Bayona a clairement choisi de ne pas choisir : ne jamais quitter définitivement le terrain du réalisme, ne jamais plonger sans billet retour dans le fantastique. On perçoit l’héroïne à la fois comme une femme en train de perdre la raison (impossibilité de surmonter la mort d’un fils), et comme une mère qui a raison de croire aux fantômes et aux communications extrasensorielles (ils la mèneront sur la trace de son fils). Chaque phénomène irrationnel trouve son explication rationnelle et psychologique, et chaque phénomène rationnel son prolongement irrationnel. Entre observation et empathie, étude de cas (de qui perd la raison) et voyage dans un monde parallèle (de qui voudrait la perdre), le va et vient continuel, original sur le principe, ne parvient pas à lester le film du poids de l’un et du mystère de l’autre, ne suscitant ni la surprise ni le vertige de qui subitement et simultanément prendrait la (double) mesure des choses et des faits. Ressorts rationnels et irrationnels se succèdent plutôt qu’ils ne se déploient l’un dans l’autre.

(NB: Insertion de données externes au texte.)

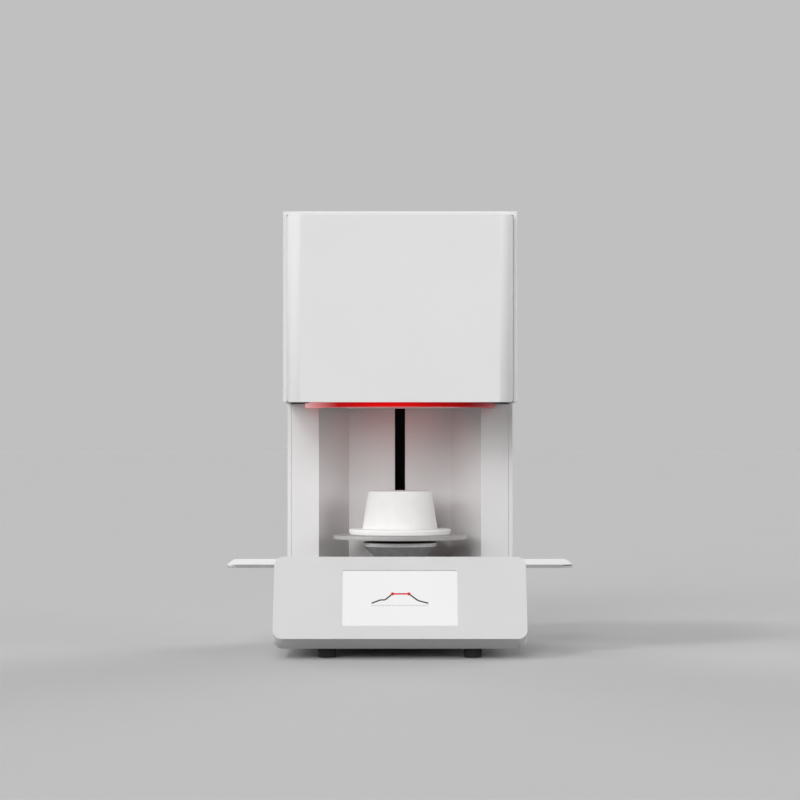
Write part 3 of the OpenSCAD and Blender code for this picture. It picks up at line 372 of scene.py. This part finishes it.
def pressed_fibre(name, colour, depth):
    """Vacuum-formed ceramic fibre: matt, faintly mottled, with short strands in its skin."""
    paint = Paint(name, colour, roughness=0.82)
    strands = paint.noise(per_metre=700, detail=5, roughness=0.7, along=(1, 0.3, 1))
    mottle = paint.noise(per_metre=60, detail=4, roughness=0.6)
    paint.tint(paint.share(paint.calc("ADD", strands, mottle), SUMMED), darker=0.965, lighter=1.015)
    lumps = paint.bump(mottle, distance=depth, strength=0.4)
    paint.relief(strands, distance=depth / 2, strength=0.6, under=lumps)
    paint.set("Specular IOR Level", 0.25)
    return paint.material


def rubber(name, colour):
    """Black rubber with pale dust in places and a pebbled skin."""
    paint = Paint(name, colour, roughness=0.7)
    dust = paint.noise(per_metre=50, detail=4, roughness=0.65)
    paint.tint(paint.share(dust, (0.45, 0.8)), darker=1.0, lighter=2.2)
    paint.relief(paint.cells(1400), distance=40 * MICRON, strength=0.5)
    return paint.material


def board(name, colour):
    """Printed board: tracks under the solder resist."""
    paint = Paint(name, colour, roughness=0.35)
    inputs = {"Vector": paint.stretched((160, 160, 160)), "Scale": 1.0, "Mortar Size": 0.04}
    tracks = paint.node("ShaderNodeTexBrick", inputs=inputs).outputs["Fac"]
    paint.tint(tracks, darker=1.0, lighter=2.4)
    paint.relief(tracks, distance=30 * MICRON, strength=0.5)
    return paint.material


def winding(name, colour):
    """Enamelled wire on an upright core: fine turns that run up its side."""
    paint = Paint(name, colour, roughness=0.35, metallic=0.7)
    wires = paint.noise(per_metre=900, detail=3, roughness=0.6, along=(1, 1, 0.05))
    paint.tint(paint.share(wires), darker=0.55, lighter=1.2)
    paint.relief(wires, distance=200 * MICRON, strength=0.8)
    return paint.material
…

La vraie raison de cet échec est peut-être que, sur le double terrain, et quel que soit le point de vue (sur Laura, de Laura), le film ne se dépare jamais d’une sentimentalité molle entre la plainte et les larmes, d’une mauvaise psychologisation qui ralentit et embourbe tous les phénomènes, explicables ou inexplicables. De réelles réussites de détail (le décor, le personnage de Bégonia, le traitement pudique de la monstruosité et de la maladie, l’accueil des pensionnaires masqués, l’épisode des médiums) sont noyées dans un film caoutchouteux. Assez élastique pour accueillir tout un tas d’aspects, pour changer de forme et de volume quand la force d’une situation, d’un personnage, d’un sujet pèse sur lui, et pour, malheureusement, reprendre sa forme et son volume de croisière quand la force en question cesse d’agir. Plus-value du réalisme au sein du fantastique (ou vice-versa), sophistication du scénario, catalogage des épisodes et sujets à traiter, mise en scène sagement illustrative, académisme.